Grab yourself a pen and paper, or go to your computer, and start writing. Remember that process from my last post. Write down your why. (For example, “I want my daughter to feel that she can always come and talk to me about anything.”) Then take it a step further and answer it again. Why? (Why do I want my daughter to feel she can come and talk to me about anything? I may write, “I want her to know she can come to me, because I know that she is about to start high school and she is going to encounter a lot of hard stuff.”) Go another layer deeper. Why do you believe she’s going to encounter this? Why? Why? Keep going until you’ve exhausted your WHYs. Then print that paper out, or take that handwritten sheet, and put it up somewhere where you’ll see it often. Be reminded of your WHYs.
Now you’re ready to write down some goals. You know the WHY behind your goals, so you know what you’re striving for. You want to instill in your daughter that she can always come and talk to you. So your goal might be to open up lines of communication. Well, that’s a great idea, but we have to make this a goal, rather than just a nice idea. So we need to make it SMART.
Specific- You’ve got to get specific with your goal. Beyond just opening up lines of communication, perhaps your goal could be to initiate conversation with her once every day. Now that’s specific.
Measurable- You’ve got to set a goal that you can measure. Opening lines of communication- how do we measure that? Initiating conversation once a day. That once a day piece we can measure.
Achievable- You’ve got to consider steps that you know are achievable in reaching your goal. Do you drive her to school each morning? Perhaps you can make that the time you chat. Take time to consider the steps you can take to achieve your goal.
Realistic- Your goal is probably going to be challenging, and that’s great. (Initiating conversation with my daughter every single day sounds challenging to me. Will she want to talk to me? What would I say that could get her attention and get her talking? Should I keep it light?) A challenge is good, but we need to stay realistic. Perhaps in our example, we realistically say that any conversation works, not just deep conversation. (Could you imagine trying to have deep conversations with ANYONE everyday? Exhausting!)
Timely- Finally we have to make these goals timely. Do you need a month of daily initiation to achieve this goal? Longer? Put your goal to the test. Set a deadline to measure your progress.
One “must” to point out. When writing out your goals, don’t write them out as wishes, but as definitive statements. Don’t say, “I want to initiate conversation with my daughter”. Say “I will initiate conversation with my daughter at least once a day, for the next 30 days.” This way you’ve already put in your mind that this WILL happen. If you believe it, you can achieve it.
Just like writing out your WHYs and placing them where you’ll see them, a visual reminder of your goals, perhaps listed simply as statements on an index card, can help you stay on track each day. Or maybe you are an alarm setter.

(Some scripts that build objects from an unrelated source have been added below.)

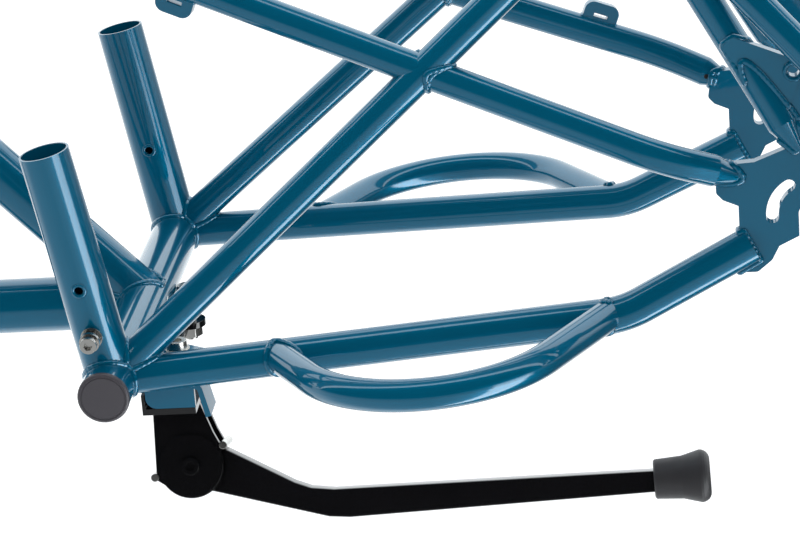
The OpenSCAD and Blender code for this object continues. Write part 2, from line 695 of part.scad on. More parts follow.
// Children are drawn flat, x rearward and y up, and extruded towards the outside.
module in_pivot() translate(pivot) rotate([90 - stand_tilt, 0, 0]) children();
module cheek_outline() {
  circle(r = 20.2);
  polygon([[-21.5, 60], [-21.5, -8.3], [-4.7, -19.6], [14, -14], [19.6, 10], [14.5, 20], [-1, 60]]);
}
module stand_mount() color(black) difference() {
  union() {
    in_pivot() {
      for (z = [cheek_in, -stack]) translate([0, 0, z]) linear_extrude(cheek_t) cheek_outline();
      translate([0, 0, stack]) cylinder(h = disc_t, r = disc_r);
      // web that joins the two cheeks along the front
      translate([0, 0, -cheek_in]) linear_extrude(2 * cheek_in)
        polygon([[-20.5, 60], [-20.5, 24], [-2, 26], [-2, 60]]);
    }
    translate(at_cross([0, 0, flange_z - mount_t])) linear_extrude(mount_t)
      stand_outline(0, stand_x1, stand_in - 2);
    translate(at_cross([stand_x0 - 0.5 - hook_t, stand_out, flange_z - mount_t]))
      cube([hook_t, stand_in - 2 - stand_out, 13]);
  }
  // trimmed flush under the frame plate
  translate(at_cross([stand_x0 - 0.5, stand_out - 50, flange_z])) cube([100, 400, 60]);
  translate(at_cross([-50, stand_out - 50, flange_z - mount_t])) cube([50 + stand_x0 - 0.5 - hook_t, 400, 60]);
  in_pivot() cylinder(h = 60, d = pivot_d, center = true);
  for (a = [stow_pin_a, open_pin_a]) in_pivot() rotate(a) translate([pin_r, 0, 0])
    cylinder(h = 60, d = stop_d, center = true);
  stand_bolt_holes();
}

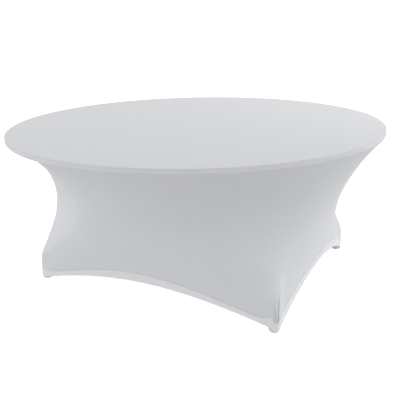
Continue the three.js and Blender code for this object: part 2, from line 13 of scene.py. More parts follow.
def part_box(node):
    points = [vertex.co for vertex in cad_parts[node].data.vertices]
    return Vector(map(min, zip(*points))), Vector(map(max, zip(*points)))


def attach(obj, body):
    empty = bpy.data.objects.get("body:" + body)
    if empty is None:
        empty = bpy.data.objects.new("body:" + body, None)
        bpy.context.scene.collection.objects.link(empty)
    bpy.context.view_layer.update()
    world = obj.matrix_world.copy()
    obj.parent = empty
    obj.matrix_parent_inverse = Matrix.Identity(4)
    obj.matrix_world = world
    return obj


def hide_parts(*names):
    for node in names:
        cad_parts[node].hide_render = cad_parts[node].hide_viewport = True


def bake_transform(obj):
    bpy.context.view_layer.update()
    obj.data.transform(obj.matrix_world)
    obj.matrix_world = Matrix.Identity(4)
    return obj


MM = 0.001

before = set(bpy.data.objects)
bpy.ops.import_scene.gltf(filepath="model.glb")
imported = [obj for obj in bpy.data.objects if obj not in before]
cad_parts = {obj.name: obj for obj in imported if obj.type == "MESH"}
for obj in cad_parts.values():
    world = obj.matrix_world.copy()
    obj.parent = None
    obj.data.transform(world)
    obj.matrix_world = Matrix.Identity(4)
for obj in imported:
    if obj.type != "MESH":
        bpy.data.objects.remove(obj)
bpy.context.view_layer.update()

# ---------------------------------------------------------------- sizes, from the frame

band_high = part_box("cover_edge_band")[1]
panel_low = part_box("tabletop_panel")[0]
trim_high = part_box("edge_trim")[1]
pocket_low, pocket_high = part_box("foot_pocket_right_rear")
hem_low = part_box("hem_band_right")[0]

RADIUS = band_high.x
HEIGHT = band_high.z
UNDERSIDE = panel_low.z
TRIM_RADIUS = trim_high.x
FOOT_X = (pocket_low.x + pocket_high.x) / 2
FOOT_Y = (pocket_low.y + pocket_high.y) / 2
POCKET_RADIUS = (pocket_high.x - pocket_low.x) / 2
HEM_ABOVE_FLOOR = hem_low.z

# ---------------------------------------------------------------- sizes of the sewing

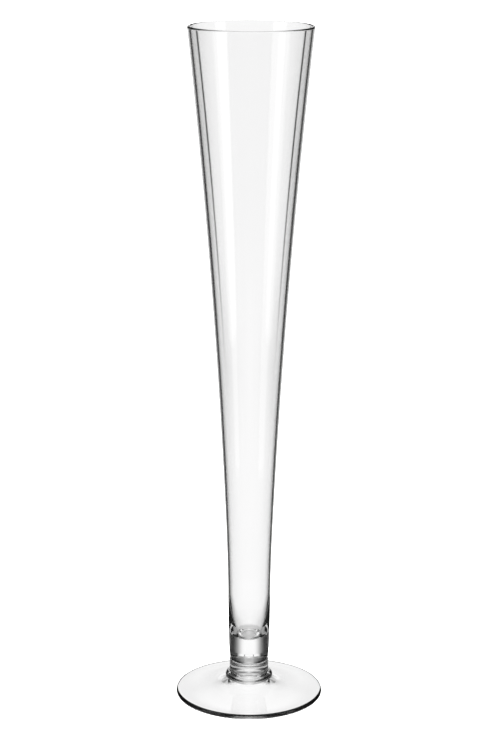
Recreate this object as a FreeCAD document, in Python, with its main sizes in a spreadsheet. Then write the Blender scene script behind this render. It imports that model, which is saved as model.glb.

I’ve become one since I started setting my Mom goals. For example, one of my goals is to take more photos at least one photo of my daughter every single day (see how I got more specific there?), so I now have a daily alarm on my phone. Every day at 4pm (after she’s come home from school), my phone goes off, playing one of her favorite songs, displaying the simple reminder, “Brady Pics”. I’m still struggling with every day, but without that reminder, I’d have given up on that goal long ago.
This is a MUST, but it’s also a bit tricky. Do you want your daughter to know you have these Mom goals? Will it unnerve her to know that you’re setting out to talk to her everyday? (Did you see those eyes just roll? Mmm hmm!) If you want to keep your goals private, that makes sense, but you still need to keep them somewhere where you’ll see them everyday. Perhaps that means tucking your index card into your pants pocket each morning. This way, every time your hand goes into that pocket, you’ll feel the card and be reminded. Perhaps your phone reminder is in “mom code”. Consider whether you’d prefer your daughter not to know and not to see your goals. On the other hand, consider what it might mean to her that you make her such a priority.
A wonderful way to make your goals more visually inspiring is to attach them TO THE ACTUAL INSPIRATION! Why not superimpose your goals right onto an image of your daughter? This way you’ve got both your goals AND your WHY in one beautiful place.
Now you can’t just superimpose these goals onto any old picture of your daughter. For this, you’ll need something special, a portrait. And I can give you the guide to create that portrait.
Are you ready to set some Mom goals with me? Let’s do this together. I’m sharing my Mom goals here with you, superimposed on one of my favorite portraits of my girl. Hold me accountable, friends! Make sure I’m working toward my goals.
And let me do the same for you. In the comment section below, share with me ONE Mom goal that you have. We can encourage each other, and hold each other accountable.
We can do this! Our girls are so worth it!